— WORK INSTRUCTIONS —
Reproduce the material in full, unchanged.
━━ SOURCE EXCERPT ━━
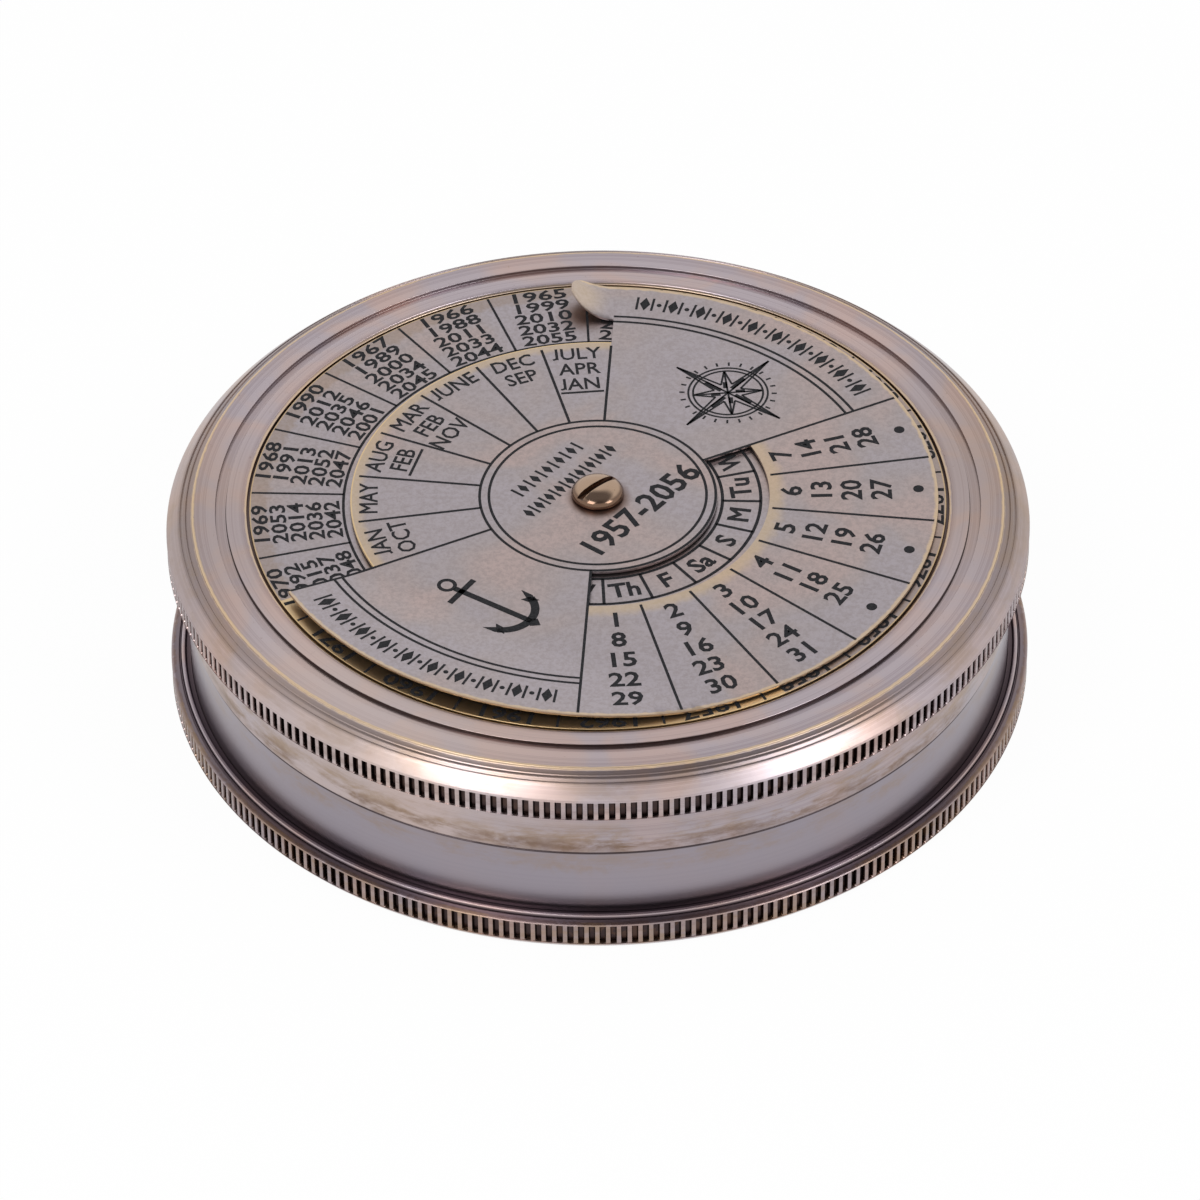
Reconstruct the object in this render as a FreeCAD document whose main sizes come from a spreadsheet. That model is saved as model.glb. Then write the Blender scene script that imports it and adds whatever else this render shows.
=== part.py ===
import FreeCAD, Part
import math
import os
import Sketcher

# Perpetual desk calendar: a round antiqued brass case with a screw lid.
# The lid carries a fixed year disc and a turning calendar disc on one pivot screw.
# Under the lid the case holds a small compass: dial, pivot, needle, glass and its rings.
# Millimetres and degrees. +Z is up, the origin is the centre of the underside.

NODE_FOLDER = "parts"

# Corners of the screw's dome, as shares of the head's radius and of the dome's height
DOME_CORNERS = [(0.8, 0.6), (0.45, 0.92)]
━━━
— PROBLEM SOLUTION —
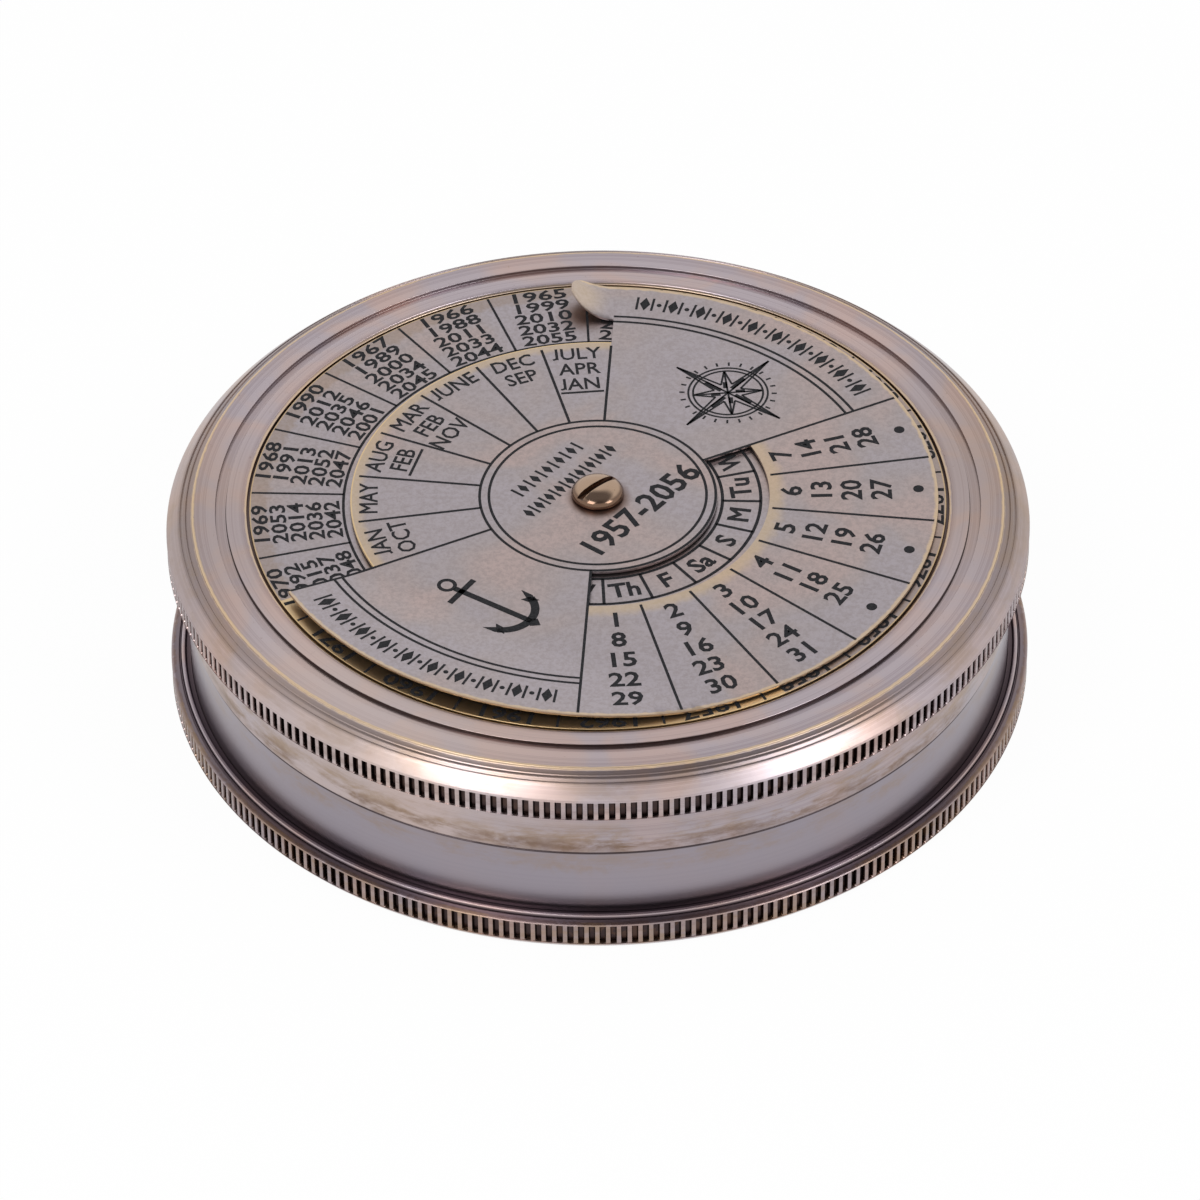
Reconstruct the object in this render as a FreeCAD document whose main sizes come from a spreadsheet. That model is saved as model.glb. Then write the Blender scene script that imports it and adds whatever else this render shows.
=== part.py ===
import FreeCAD, Part
import math
import os
import Sketcher

# Perpetual desk calendar: a round antiqued brass case with a screw lid.
# The lid carries a fixed year disc and a turning calendar disc on one pivot screw.
# Under the lid the case holds a small compass: dial, pivot, needle, glass and its rings.
# Millimetres and degrees. +Z is up, the origin is the centre of the underside.

NODE_FOLDER = "parts"

# Corners of the screw's dome, as shares of the head's radius and of the dome's height
DOME_CORNERS = [(0.8, 0.6), (0.45, 0.92)]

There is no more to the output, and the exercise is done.